Like I’m sure you know, there are different mobile devices from different manufacturers (Samsung, Apple, HTC, Nokia, Sony, etc) and then again there are different mobile operating systems (Google Android, Apple iOS, Microsoft Windows 8 Mobile, RIM Blackberry, Ubuntu, Tizen, Symbian, etc) that these devices run on. Based on the device and the OS it runs, we must use different mobile technologies to build native apps to run on these mobile devices.
iOS is one such technology. It is from Apple inc. and is the OS that runs on all of Apple’s mobile devices like iPods, iPads and iPhones. The operating system manages the device hardware and provides technologies required to develop native apps for those devices. Before we start developing apps for iPhone, iPod or iPad we should set up a development environment. To setup the development environment we need Macintosh machine running on the latest Mac operating system (Lion OS), iOS Software Development kit and one of the iOS devices for testing.
iOS Software Development Kit contains the tools to develop, install, run and test native apps for iOS devices. The current version of iOS is 6.x. We need to learn Objective-C, the language in which we write iOS apps and have knowledge of Object Oriented programming concepts to understand iOS API and development paradigm. We can download iOS SDK from developer.apple.com website. We must register in with apple website to access the SDK either as part of the Online Developer program, which is free, or iOS Developer program with a fee of about $99 per year or finally, the iOS Developer Enterprise program with a fee of $299 per year (this is if you are an enterprise mobile development initiative).
The SDK installs complete suites of interactive design tools on your machine. From the point of view of a native application developer the important components from the suite are XCode, Interface Builder, Simulator, Instruments and Shark. I will explain each of them in brief below.
XCode: Xcode is the most important tool in iOS development. It is an Integrated Development Environment. It provides development and management environment like source editing, building and debugging of the application, testing the application on simulator and packaging the application to deploy on iOS devices. The latest version of XCode is 4.6.
Interface Builder: Interface Builder (IB) provides a tool to design UI of iOS apps. With IB, we lay out our interface using visual design tools and then connect those onscreen elements to objects and method calls in our application. With XCode 4, IB has been integrated into the primary XCode IDE rather than working as a standalone application, as it had throughout earlier versions of the SDK.

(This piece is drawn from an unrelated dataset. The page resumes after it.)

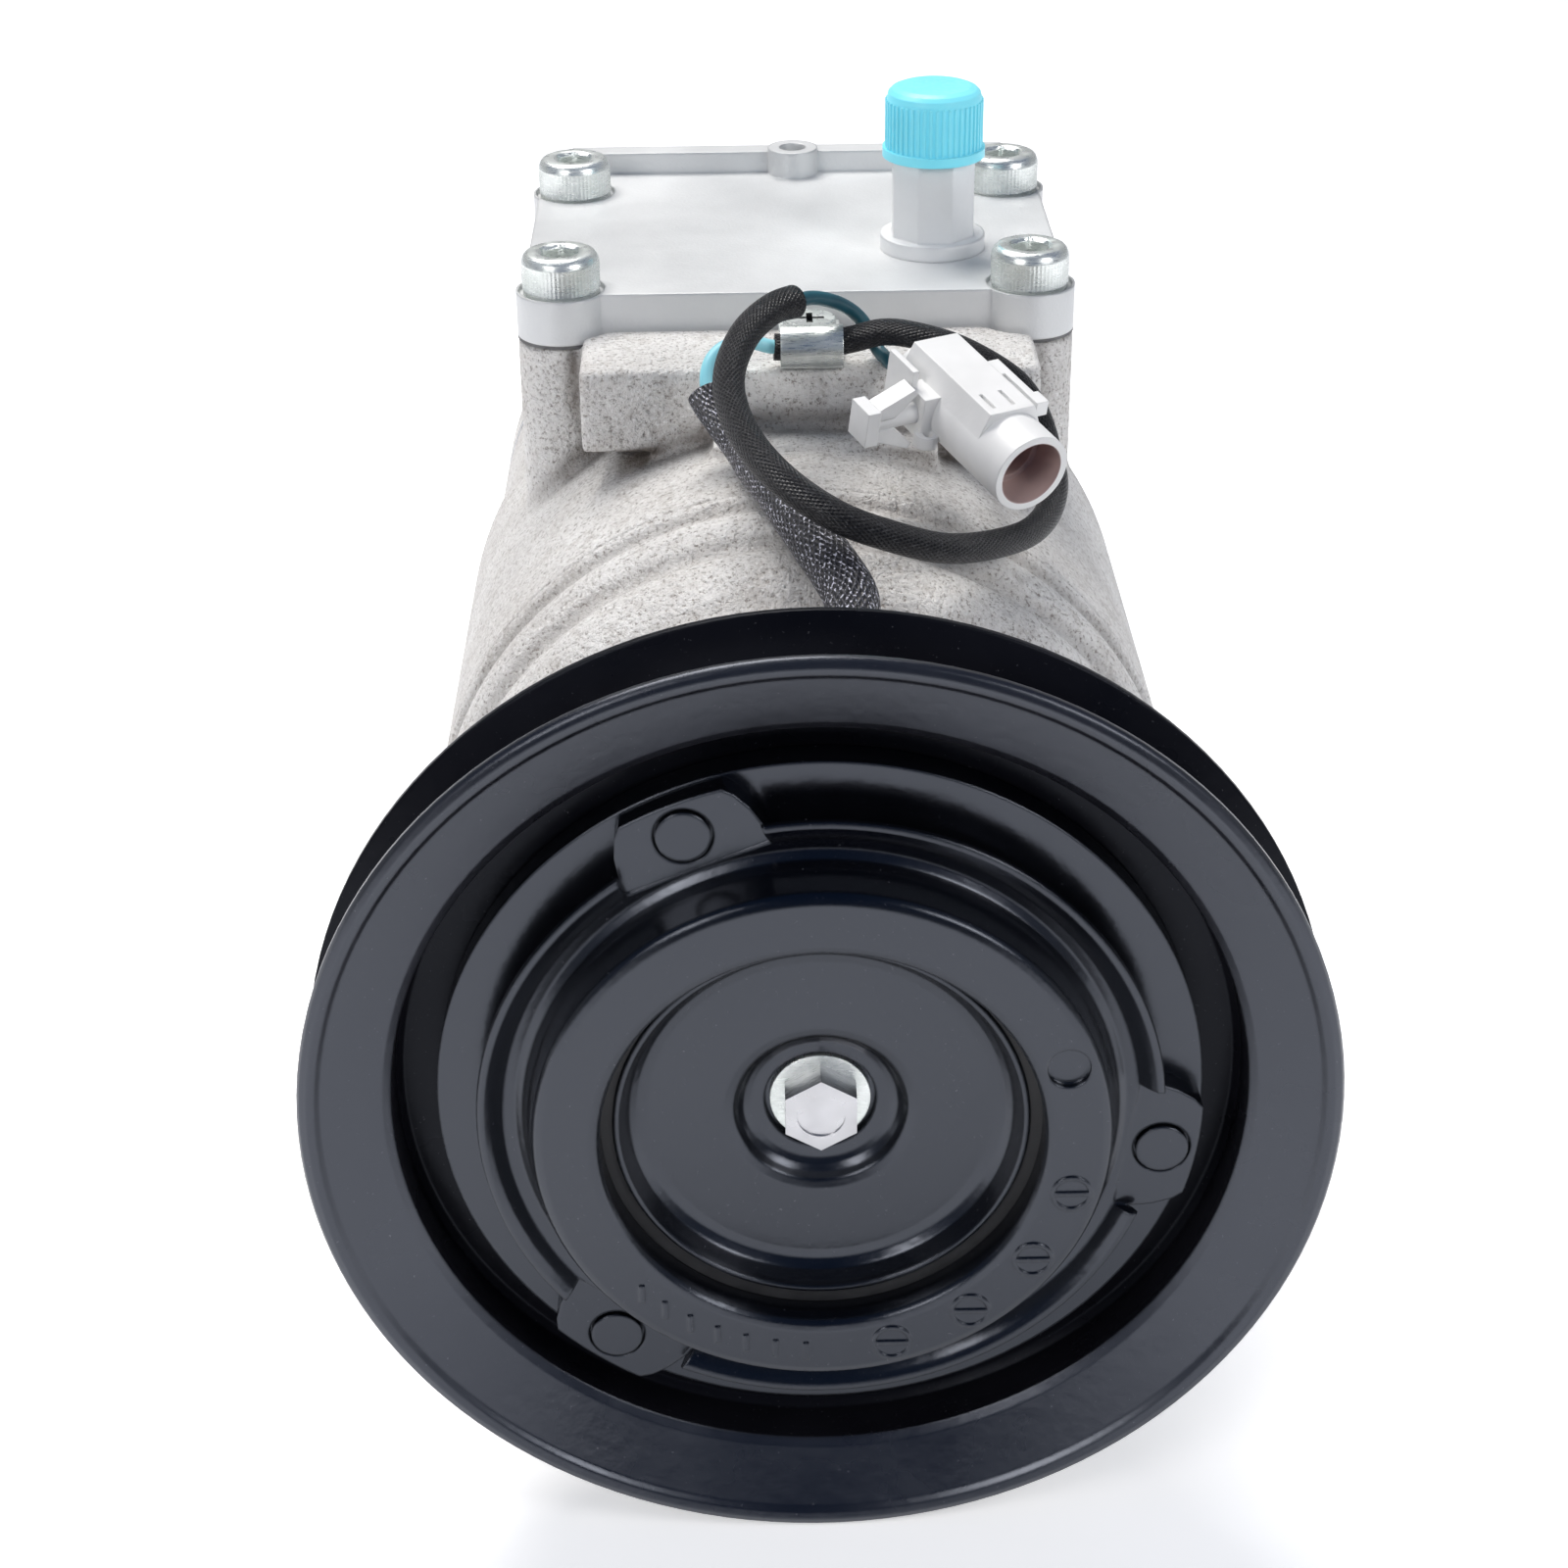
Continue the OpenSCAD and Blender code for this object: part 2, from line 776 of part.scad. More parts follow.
module through_bolts() {
    seat = rear_housing_y[1] - 3 + 1.2;
    color(zinc)
        around(through_orbit, bolt_angles) {
            rod_y(through_r, 64, seat);
            difference() {
                hex_y(10, seat, seat + 4.6);
                rod_y(3, seat + 4.2, seat + 5);
            }
        }
}

module through_bolt_washers() {
    seat = rear_housing_y[1] - 3;
    color(zinc)
        around(through_orbit, bolt_angles)
            ring_y(6.2, through_r, seat, seat + 1.2);
}

module shaft_seal() {
    color(rubber_black)
        ring_y(14, shaft_seal_r + fit, 39, 47);
}

module seal_snap_ring() {
    color(steel)
        difference() {
            ring_y(15, 11.5, 35.9, 37.3);
            slab([-2.5, 2.5], [35, 38], [-16, 0]);
        }
}

module needle_bearings() {
    color(steel) {
        ring_y(12, shaft_r + fit, 84, 98);
        ring_y(12, shaft_r + fit, 184, 198);
    }
}

module thrust_bearings() {
    inner = swash_y - chamber_half + 3.5;
    outer = swash_y + chamber_half - 3.5;
    color(steel) {
        ring_y(15.5, shaft_r + 0.6, inner, inner + thrust_t);
        ring_y(15.5, shaft_r + 0.6, outer - thrust_t, outer);
    }
}

// ---------- manifold ----------

module manifold_plate(z0, z1) {
    slab([-cover_half_x, cover_half_x], [cover_y[0] + 5, cover_y[1] - 5], [z0, z1]);
    slab([-cover_half_x + 5, cover_half_x - 5], cover_y, [z0, z1]);
    for (x = [-1, 1]) {
        for (y = [cover_y[0] + 5, cover_y[1] - 5])
            post(5, x * (cover_half_x - 5), y, z0, z1);
        for (y = [0, 1])
            post(column_r, x * bolt_dx / 2, bolt_y0 + y * bolt_dy, z0, z1);
    }
}

module manifold_cover() {
    color(machined)
        difference() {
            union() {
                manifold_plate(cover_low, cover_top);
                slab([-lip_half_x, lip_half_x], [lip_front, cover_y[1]], [cover_top - 1, cover_top + lip_h]);
                post(4.6, 1, 190.4, cover_top - 1, cover_top + lip_h + 0.9);
            }
            slab([-plenum_half_x, plenum_half_x], plenum_y, [cover_low - 1, cover_low + 3]);
            post(2.4, 1, 190.4, cover_top - 2, cover_top + lip_h + 2);
            post(5.5, port_x, port_y, cover_low - 1, cover_top + 1);
            for (x = [-1, 1])
                for (y = [0, 1]) {
                    post(4, x * bolt_dx / 2, bolt_y0 + y * bolt_dy, cover_low - 1, cover_top + 1);
                    post(spot_r, x * bolt_dx / 2, bolt_y0 + y * bolt_dy, cover_top - spot_depth, cover_top + 1);
                }
        }
}

module manifold_gasket() {
    color(gasket_grey)
        difference() {
            manifold_plate(block_top, cover_low);
            slab([-plenum_half_x, plenum_half_x], plenum_y, [block_top - 1, cover_low + 1]);
            slab([-50, 50], [cover_y[1] - 4.5, cover_y[1] + 1], [block_top - 1, cover_low + 1]);
            slab([pad_x[0] - 1, pad_x[1] + 1], [cover_y[0] - 1, block_y[0]], [block_top - 1, cover_low + 1]);
            for (x = [-1, 1])
                for (y = [0, 1])
                    post(4, x * bolt_dx / 2, bolt_y0 + y * bolt_dy, block_top - 1, cover_low + 1);
        }
}

module cover_bolts() {
    color(zinc)
        for (x = [-1, 1])
            for (y = [0, 1])
                translate([x * bolt_dx / 2, bolt_y0 + y * bolt_dy, 0])
                    difference() {
                        union() {
                            translate([0, 0, cover_top - spot_depth])
                                cylinder(r = head_r, h = head_top - cover_top + spot_depth - 1);
                            translate([0, 0, head_top - 1])
                                cylinder(r1 = head_r, r2 = head_r - 1, h = 1);
                            translate([0, 0, 50])
                                cylinder(r = 4, h = cover_top - 50);
                        }
                        translate([0, 0, head_top - 4])
                            cylinder(r = socket_af / sqrt(3), h = 5, $fn = 6);
                    }
}

module suction_port() {
    color(machined)
        translate([port_x, port_y, 0])
            difference() {
                union() {
                    translate([0, 0, cover_low + 3])
                        cylinder(r = 5.5, h = cover_top - cover_low - 3);
                    translate([0, 0, cover_top])
                        cylinder(r = 9, h = 2.6);
                    translate([0, 0, cover_top + 2.6])
                        rotate([0, 0, 22.5])
                            cylinder(r = 7.4, h = 13.4, $fn = 8);
                    translate([0, 0, cover_top + 16])
                        cylinder(r = port_thread_r, h = 9.9);
                }
                translate([0, 0, cover_low + 2])
                    cylinder(r = 4, h = 34);
            }
}

module port_cap() {
    rib_count = 48;
    z0 = cover_top + 16.2;
    color(cap_cyan)
        translate([port_x, port_y, 0])
            difference() {
                union() {
                    translate([0, 0, z0])
                        cylinder(r = 8.7, h = 1.6);
                    translate([0, 0, z0 + 1.6])
                        cylinder(r = 8, h = 8.4);
                    translate([0, 0, z0 + 10])
                        rotate_extrude()
                            polygon([[0, 0], [8, 0], [7.8, 0.8], [7.2, 1.4], [6.2, 1.8], [0, 2]]);
                    for (i = [0 : rib_count - 1])
                        rotate([0, 0, i * 360 / rib_count])
                            translate([7.8, -0.22, z0 + 1.6])
                                cube([0.5, 0.44, 8]);
                }
                translate([0, 0, z0 - 1])
                    cylinder(r = port_thread_r + fit, h = 11.2);
            }
}

// ---------- lead, clip and connector ----------

module lead_clip() {
    color(zinc)
        difference() {
            union() {
                translate([0, clip_axis[0], clip_axis[1]])
                    rotate([0, 90, 0])
                        translate([0, 0, clip_x[0]])
                            cylinder(r = loop_r + clip_t, h = clip_x[1] - clip_x[0]);
                slab(clip_x, [clip_axis[0], 120.4], [clip_axis[1] - loop_r - clip_t + eps, pad_z[1] + 1.6]);
            }
            translate([clip_x[0] - 1, clip_axis[0], clip_axis[1]])
                rotate([0, 90, 0])
                    cylinder(r = loop_r, h = 12);
            post(2.5, (clip_x[0] + clip_x[1]) / 2, screw_y, pad_z[1] - 1, pad_z[1] + 3);
        }
}

module clip_screw() {
    x = (clip_x[0] + clip_x[1]) / 2;
    z = pad_z[1] + 1.6;
    color(zinc)
        difference() {
            union() {
                post(2.5, x, screw_y, 61, z + 1);
                translate([x, screw_y, z])
                    cylinder(r1 = 4.6, r2 = 4.2, h = 2.2);
            }
            slab([x - 2.4, x + 2.4], [screw_y - 0.5, screw_y + 0.5], [z + 1, z + 3]);
            slab([x - 0.5, x + 0.5], [screw_y - 2.4, screw_y + 2.4], [z + 1, z + 3]);
        }
}

module coil_lead() {
    color(sleeve_black)
        tube(coil_lead_points, sleeve_r, [1, 0, 0], 12);
}

module wire_lead() {
    color(wire_blue) {
        tube(blue_wire_points, wire_r, [0.4, 0.2, -1], 8);
        tube(teal_wire_points, wire_r, [0, 0.1, 1], 8);
    }
}

module loop_lead() {
    color(sleeve_black)
        tube(loop_lead_points, loop_r, [0, 0, 1], 12);
}

module connector() {
    color(plug_grey)
        translate(plug_back)
            rotate(plug_turn)
                difference() {
                    union() {
                        cylinder(r = 3.4, h = 4);
                        translate([0, 0, 3])
                            cylinder(r = 4.8, h = 7);
                        translate([0, 0, 9])
                            cylinder(r = plug_r, h = plug_len - 9);
                        plug_latch();
                        plug_retainer();
                    }
                    translate([0, 0, plug_len - 6])
                        cylinder(r = plug_bore_r, h = 7);
                    translate([0, 0, plug_len - 14])
                        difference() {
                            cylinder(r = plug_step_r, h = 9);
                            cylinder(r = 0.9, h = 5.5);
                        }
                    for (y = [-2.6, 0.8])
                        translate([-7.2, y, 20.5])
                            cube([0.9, 0.6, 4]);
                }
}

// raised back of the plug, faired into the barrel, with the catch arm standing off its right side
module plug_latch() {
    translate([0, 0, 4])
        linear_extrude(22)
            polygon([[-6.9, -3.9], [-6.9, 3.9], [-2.6, 5.7], [0, 6.2], [0, -6.2], [-2.6, -5.7]]);
    translate([-5.6, 3, 11])
        cube([2.4, 4.2, 4]);
    translate([-5.6, 5.9, 11])
        cube([2.4, 1.3, 13]);
    translate([-5.6, 6.4, 21])
        cube([2.4, 1.6, 3]);
}

// push-in retainer: small head, neck with two barbs, collar, upright tab and a ring lug
module plug_retainer() {
    translate([-2.9, -17.6, 9.4])
        cube([5.8, 2.2, 5]);
    translate([0, -4, 12])
        rotate([90, 0, 0])
            cylinder(r = 1.7, h = 12);
    for (s = [-1, 1])
        translate([0, 0, 10.4])
            linear_extrude(3.4)
                polygon([[s * 0.8, -16.2], [s * 2.6, -15.6], [s * 5.2, -9.4], [s * 4.4, -8.8],
                    [s * 1, -12.4]]);
    translate([-3.6, -8, 9.2])
        cube([7.2, 3, 5.6]);
    translate([-6.4, -8.2, 4])
        cube([7.8, 1, 7]);
    difference() {
        translate([2.2, -7, 15])
            rotate([0, 90, 0])
                cylinder(r = 1.9, h = 2);
        translate([1.2, -7, 15.4])
            rotate([0, 90, 0])
                cylinder(r = 0.8, h = 4);
    }
}

front_housing();
front_cylinder_block();
rear_cylinder_block();
rear_housing();
block_gasket();
head_gasket(plate_r, lip_y);  // front_head_gasket
head_gasket(rear_r, rear_housing_y[0] - gasket_t);  // rear_head_gasket
valve_plate(plate_r, front_face - reed_t - plate_t);  // front_valve_plate
valve_plate(rear_r, rear_face + reed_t);  // rear_valve_plate
suction_reed(plate_r, front_face - reed_t);  // front_suction_reed
suction_reed(rear_r, rear_face);  // rear_suction_reed
discharge_reed(lip_y + gasket_t);  // front_discharge_reed
discharge_reed(rear_face + reed_t + plate_t);  // rear_discharge_reed
through_bolts();
through_bolt_washers();
manifold_cover();
manifold_gasket();
cover_bolts();
suction_port();
port_cap();
shaft_seal();
seal_snap_ring();
needle_bearings();
thrust_bearings();
coil_housing();
coil_winding();
coil_snap_ring();
coil_gland();
bearing_inner_race();
bearing_balls();
bearing_outer_race();
bearing_seals();
nose_snap_ring();
rotor_snap_ring();
pulley();
shaft();
swash_plate();
hub_inner();
hub_damper();
hub_cup();
armature_plate();
rivets();
clutch_washer();
clutch_bolt();
piston(0);  // piston_1
piston(1);  // piston_2
piston(2);  // piston_3
piston(3);  // piston_4
piston(4);  // piston_5
shoes(0);  // shoes_1
shoes(1);  // shoes_2
shoes(2);  // shoes_3
shoes(3);  // shoes_4
shoes(4);  // shoes_5
lead_clip();
clip_screw();
coil_lead();
wire_lead();
loop_lead();
connector();
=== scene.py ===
import math

import bmesh
import bpy
import numpy as np
from mathutils import Matrix, Vector
from mathutils.bvhtree import BVHTree


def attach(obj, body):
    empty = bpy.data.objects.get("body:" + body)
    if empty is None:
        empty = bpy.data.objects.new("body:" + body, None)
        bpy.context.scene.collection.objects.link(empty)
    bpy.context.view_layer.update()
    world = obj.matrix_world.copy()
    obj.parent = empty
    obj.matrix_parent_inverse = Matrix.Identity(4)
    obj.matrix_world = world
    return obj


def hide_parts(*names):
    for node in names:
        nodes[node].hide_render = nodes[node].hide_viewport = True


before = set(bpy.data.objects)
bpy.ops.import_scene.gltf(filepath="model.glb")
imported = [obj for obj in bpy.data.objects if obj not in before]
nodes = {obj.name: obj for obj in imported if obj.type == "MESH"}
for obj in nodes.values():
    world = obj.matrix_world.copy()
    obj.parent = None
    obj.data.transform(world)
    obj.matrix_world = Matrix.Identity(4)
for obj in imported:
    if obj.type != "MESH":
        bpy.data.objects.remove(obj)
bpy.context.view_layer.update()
MM = 0.001


def mm(*xyz):
    return Vector(xyz) * MM


# ---------- camera, floor and light ----------

PITCH, YAW, ROLL = 0.4981, 0.0158, 0.0093
LENS = 66.2
CAMERA_AT = mm(-10.0, -336.0, 233.0)
FLOOR_Z = -73 * MM


def place_camera():
    forward = Vector((math.sin(YAW) * math.cos(PITCH), math.cos(YAW) * math.cos(PITCH), -math.sin(PITCH)))
    right = Vector((math.cos(YAW), -math.sin(YAW), 0))
    down = forward.cross(right)
    right, down = (math.cos(ROLL) * right + math.sin(ROLL) * down,
                   -math.sin(ROLL) * right + math.cos(ROLL) * down)
    data = bpy.data.cameras.new("camera")
    data.lens = LENS
    data.sensor_width = 36
    data.clip_start = 0.01
    camera = bpy.data.objects.new("camera", data)
    bpy.context.scene.collection.objects.link(camera)
    axes = Matrix((right, -down, -forward)).transposed()
    camera.matrix_world = Matrix.Translation(CAMERA_AT) @ axes.to_4x4()
    bpy.context.scene.camera = camera


def area_light(name, at, aim, size, power, tint=(1, 1, 1)):
    data = bpy.data.lights.new(name, "AREA")
    data.shape = "RECTANGLE"
    data.size, data.size_y = size
    data.energy = power
    data.color = tint
    light = bpy.data.objects.new(name, data)
    light.location = at
    light.rotation_euler = (Vector(aim) - Vector(at)).to_track_quat("-Z", "Y").to_euler()
    bpy.context.scene.collection.objects.link(light)


place_camera()


# ---------- shading helpers ----------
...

Simulator: iOS simulator runs on a Mac machine. We can test applications on desktops without connecting actual devices. The simulator offers the same API used on iOS devices and provides preview of how our application UI will look on a device. The important point is that we can only test limited functionality on a simulator. This cannot be treated as the final testing of an application.
Instruments: Instrument profiles how native applications work under the hood. Instruments offer graphical time based performance that shows where our applications are using most resources and where memory leaks are happening in our applications. It plays a major role in making sure our applications run efficiently.
Shark: Shark provides performance tuning by analyzing where an application spends most of its time. It locates and identifies bottlenecks, enabling us to speed our application performance. As of XCode 4, Shark’s performance analysis has been rolled into Instruments.
Along with the above tools another important element of the iOS SDK is Cocoa Touch. Cocoa Touch is the library of classes provided by Apple for iOS application development. It takes form of number of API frameworks. We build graphical event driven applications using interface elements provided by this library.
After successful development of our application using above tools we should deploy that application on a physical device. To do this we login to apple website with paid developer credentials and then follow the steps to create and download mobile provisioning certificate into our machine. We set this provision certification in XCode configurations and generate app file to deploy on device or generate an ipa file to distribute through the Apple App Store.
So that was a super brief introduction to iOS development. I hope it has given you enough ammo to want to invest more time to get to know this wonderful technology at closer quarters.